Input data>
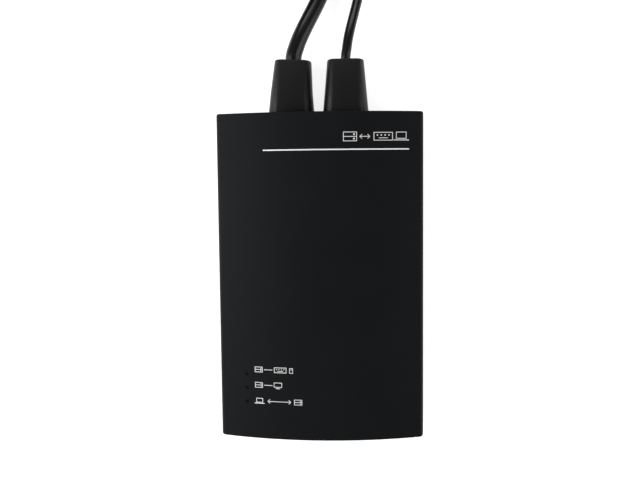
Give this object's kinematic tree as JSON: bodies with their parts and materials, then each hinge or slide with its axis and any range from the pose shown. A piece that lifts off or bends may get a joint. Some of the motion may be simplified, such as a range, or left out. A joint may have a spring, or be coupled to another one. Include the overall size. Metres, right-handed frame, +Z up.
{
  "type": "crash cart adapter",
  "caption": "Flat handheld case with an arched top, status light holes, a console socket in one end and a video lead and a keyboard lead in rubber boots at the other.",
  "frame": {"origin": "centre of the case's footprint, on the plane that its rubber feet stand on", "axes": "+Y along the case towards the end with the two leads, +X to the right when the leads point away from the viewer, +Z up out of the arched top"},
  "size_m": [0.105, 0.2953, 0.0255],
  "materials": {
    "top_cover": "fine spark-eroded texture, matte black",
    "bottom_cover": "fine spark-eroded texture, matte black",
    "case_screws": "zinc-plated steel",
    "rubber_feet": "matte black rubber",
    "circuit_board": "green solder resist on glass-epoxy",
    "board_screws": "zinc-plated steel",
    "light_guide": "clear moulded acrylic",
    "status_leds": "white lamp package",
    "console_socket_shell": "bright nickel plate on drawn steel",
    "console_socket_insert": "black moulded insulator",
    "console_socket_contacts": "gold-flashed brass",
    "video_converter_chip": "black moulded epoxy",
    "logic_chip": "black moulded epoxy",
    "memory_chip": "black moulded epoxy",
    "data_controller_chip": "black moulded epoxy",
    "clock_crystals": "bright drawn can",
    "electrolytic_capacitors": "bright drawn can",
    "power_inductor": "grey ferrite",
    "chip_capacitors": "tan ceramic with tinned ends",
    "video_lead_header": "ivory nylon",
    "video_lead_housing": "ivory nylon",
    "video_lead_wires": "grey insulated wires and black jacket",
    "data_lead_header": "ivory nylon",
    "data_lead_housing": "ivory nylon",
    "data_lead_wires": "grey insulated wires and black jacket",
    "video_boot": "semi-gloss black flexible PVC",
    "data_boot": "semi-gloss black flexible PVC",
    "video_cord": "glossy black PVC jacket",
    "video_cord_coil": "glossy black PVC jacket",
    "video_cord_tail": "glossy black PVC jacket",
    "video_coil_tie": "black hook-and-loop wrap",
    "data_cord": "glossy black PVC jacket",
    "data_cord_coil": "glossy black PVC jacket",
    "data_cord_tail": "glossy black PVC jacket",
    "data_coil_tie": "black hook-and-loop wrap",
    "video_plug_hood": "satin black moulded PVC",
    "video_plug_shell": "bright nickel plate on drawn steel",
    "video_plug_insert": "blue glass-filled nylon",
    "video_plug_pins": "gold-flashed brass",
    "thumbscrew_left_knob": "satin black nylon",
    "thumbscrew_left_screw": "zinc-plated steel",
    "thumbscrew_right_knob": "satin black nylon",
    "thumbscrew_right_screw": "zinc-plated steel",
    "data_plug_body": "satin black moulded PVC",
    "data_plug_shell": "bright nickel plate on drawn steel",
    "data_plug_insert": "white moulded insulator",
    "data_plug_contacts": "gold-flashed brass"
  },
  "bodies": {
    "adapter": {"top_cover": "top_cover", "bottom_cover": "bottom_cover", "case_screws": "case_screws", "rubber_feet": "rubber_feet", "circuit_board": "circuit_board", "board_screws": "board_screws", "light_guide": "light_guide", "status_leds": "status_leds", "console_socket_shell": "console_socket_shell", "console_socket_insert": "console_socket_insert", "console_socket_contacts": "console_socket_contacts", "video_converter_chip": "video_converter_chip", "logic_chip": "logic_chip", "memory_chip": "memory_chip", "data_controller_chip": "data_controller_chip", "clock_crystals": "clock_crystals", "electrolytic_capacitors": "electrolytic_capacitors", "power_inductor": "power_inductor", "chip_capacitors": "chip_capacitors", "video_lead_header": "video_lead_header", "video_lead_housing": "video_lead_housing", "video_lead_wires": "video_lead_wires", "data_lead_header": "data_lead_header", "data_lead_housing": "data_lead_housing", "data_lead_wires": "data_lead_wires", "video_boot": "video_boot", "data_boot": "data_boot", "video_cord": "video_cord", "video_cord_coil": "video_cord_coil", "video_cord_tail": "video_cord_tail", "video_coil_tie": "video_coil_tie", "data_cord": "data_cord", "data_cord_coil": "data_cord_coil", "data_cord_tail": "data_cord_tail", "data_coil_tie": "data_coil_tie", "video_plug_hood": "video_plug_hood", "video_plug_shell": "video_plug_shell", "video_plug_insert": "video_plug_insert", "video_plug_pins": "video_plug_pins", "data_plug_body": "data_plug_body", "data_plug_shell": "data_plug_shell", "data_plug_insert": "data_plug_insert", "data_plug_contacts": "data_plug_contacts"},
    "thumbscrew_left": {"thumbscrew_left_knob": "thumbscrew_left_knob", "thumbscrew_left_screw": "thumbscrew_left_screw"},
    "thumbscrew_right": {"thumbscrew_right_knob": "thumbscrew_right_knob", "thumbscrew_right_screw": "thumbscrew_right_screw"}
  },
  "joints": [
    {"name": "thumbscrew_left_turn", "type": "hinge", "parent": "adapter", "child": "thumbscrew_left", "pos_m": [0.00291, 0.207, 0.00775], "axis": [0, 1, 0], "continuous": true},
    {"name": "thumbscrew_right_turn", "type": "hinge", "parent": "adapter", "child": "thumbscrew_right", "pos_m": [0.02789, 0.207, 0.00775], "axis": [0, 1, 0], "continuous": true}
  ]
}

* * *

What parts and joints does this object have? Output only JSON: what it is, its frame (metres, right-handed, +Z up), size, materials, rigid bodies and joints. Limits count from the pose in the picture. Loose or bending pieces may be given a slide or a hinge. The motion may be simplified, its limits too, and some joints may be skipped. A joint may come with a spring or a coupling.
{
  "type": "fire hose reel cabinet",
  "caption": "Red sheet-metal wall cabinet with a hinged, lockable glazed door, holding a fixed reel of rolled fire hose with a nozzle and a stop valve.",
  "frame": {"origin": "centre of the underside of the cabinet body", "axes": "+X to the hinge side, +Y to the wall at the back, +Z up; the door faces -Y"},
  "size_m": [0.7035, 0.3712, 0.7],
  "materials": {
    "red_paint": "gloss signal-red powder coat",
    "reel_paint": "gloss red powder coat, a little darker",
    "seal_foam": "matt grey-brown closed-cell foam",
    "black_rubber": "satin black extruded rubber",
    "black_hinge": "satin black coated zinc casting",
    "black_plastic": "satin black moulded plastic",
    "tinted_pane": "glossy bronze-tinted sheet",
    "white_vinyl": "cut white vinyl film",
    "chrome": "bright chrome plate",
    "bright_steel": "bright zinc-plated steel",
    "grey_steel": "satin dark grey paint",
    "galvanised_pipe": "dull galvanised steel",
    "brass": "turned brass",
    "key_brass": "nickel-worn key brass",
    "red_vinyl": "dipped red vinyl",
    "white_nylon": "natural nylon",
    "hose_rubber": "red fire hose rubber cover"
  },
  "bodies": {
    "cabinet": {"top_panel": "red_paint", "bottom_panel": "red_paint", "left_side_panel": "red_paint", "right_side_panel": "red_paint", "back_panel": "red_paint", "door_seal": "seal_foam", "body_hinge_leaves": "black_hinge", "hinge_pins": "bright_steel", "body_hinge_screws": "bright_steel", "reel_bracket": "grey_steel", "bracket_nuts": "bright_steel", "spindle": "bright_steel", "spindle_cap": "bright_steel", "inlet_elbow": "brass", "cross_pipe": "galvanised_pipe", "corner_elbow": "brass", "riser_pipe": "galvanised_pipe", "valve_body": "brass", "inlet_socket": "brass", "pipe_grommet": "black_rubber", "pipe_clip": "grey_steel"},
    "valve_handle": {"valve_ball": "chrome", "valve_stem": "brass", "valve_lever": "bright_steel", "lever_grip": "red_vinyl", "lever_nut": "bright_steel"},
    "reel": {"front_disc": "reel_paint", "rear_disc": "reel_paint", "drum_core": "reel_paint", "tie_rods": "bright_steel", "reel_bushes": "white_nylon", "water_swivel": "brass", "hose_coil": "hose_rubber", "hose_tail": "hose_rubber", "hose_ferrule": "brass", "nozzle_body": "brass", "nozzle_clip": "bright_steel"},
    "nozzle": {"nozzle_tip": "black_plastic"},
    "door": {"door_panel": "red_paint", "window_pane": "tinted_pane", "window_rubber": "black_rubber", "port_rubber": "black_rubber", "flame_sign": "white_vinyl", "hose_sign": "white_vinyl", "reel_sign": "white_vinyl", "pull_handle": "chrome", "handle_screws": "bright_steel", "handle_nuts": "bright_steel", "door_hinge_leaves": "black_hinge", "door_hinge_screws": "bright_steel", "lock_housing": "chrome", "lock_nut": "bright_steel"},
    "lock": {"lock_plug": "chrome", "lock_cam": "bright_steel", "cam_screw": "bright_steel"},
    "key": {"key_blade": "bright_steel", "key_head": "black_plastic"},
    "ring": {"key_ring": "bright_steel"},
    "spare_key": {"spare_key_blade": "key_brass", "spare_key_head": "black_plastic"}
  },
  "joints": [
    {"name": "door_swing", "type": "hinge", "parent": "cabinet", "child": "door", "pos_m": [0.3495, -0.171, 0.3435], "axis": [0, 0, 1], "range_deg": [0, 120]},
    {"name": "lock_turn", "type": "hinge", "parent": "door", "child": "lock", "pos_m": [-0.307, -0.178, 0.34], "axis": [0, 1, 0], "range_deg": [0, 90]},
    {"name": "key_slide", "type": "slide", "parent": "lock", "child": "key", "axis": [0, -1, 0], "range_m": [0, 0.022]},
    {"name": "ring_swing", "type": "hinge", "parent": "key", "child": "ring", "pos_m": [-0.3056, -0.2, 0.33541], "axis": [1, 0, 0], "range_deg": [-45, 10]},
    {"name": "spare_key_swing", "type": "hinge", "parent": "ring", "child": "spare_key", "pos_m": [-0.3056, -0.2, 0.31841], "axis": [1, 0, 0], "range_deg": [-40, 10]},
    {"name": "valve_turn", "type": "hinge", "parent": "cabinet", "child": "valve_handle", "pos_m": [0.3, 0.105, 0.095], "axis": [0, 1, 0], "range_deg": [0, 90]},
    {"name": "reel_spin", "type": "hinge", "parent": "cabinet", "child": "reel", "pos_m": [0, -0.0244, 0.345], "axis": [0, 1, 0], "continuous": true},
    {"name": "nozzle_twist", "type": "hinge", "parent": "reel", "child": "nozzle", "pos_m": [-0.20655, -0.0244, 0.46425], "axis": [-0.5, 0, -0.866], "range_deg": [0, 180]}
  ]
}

The exercise>
Reply with nothing but the number of lines in the data above that contain "pose".

Solution to the exercise>
2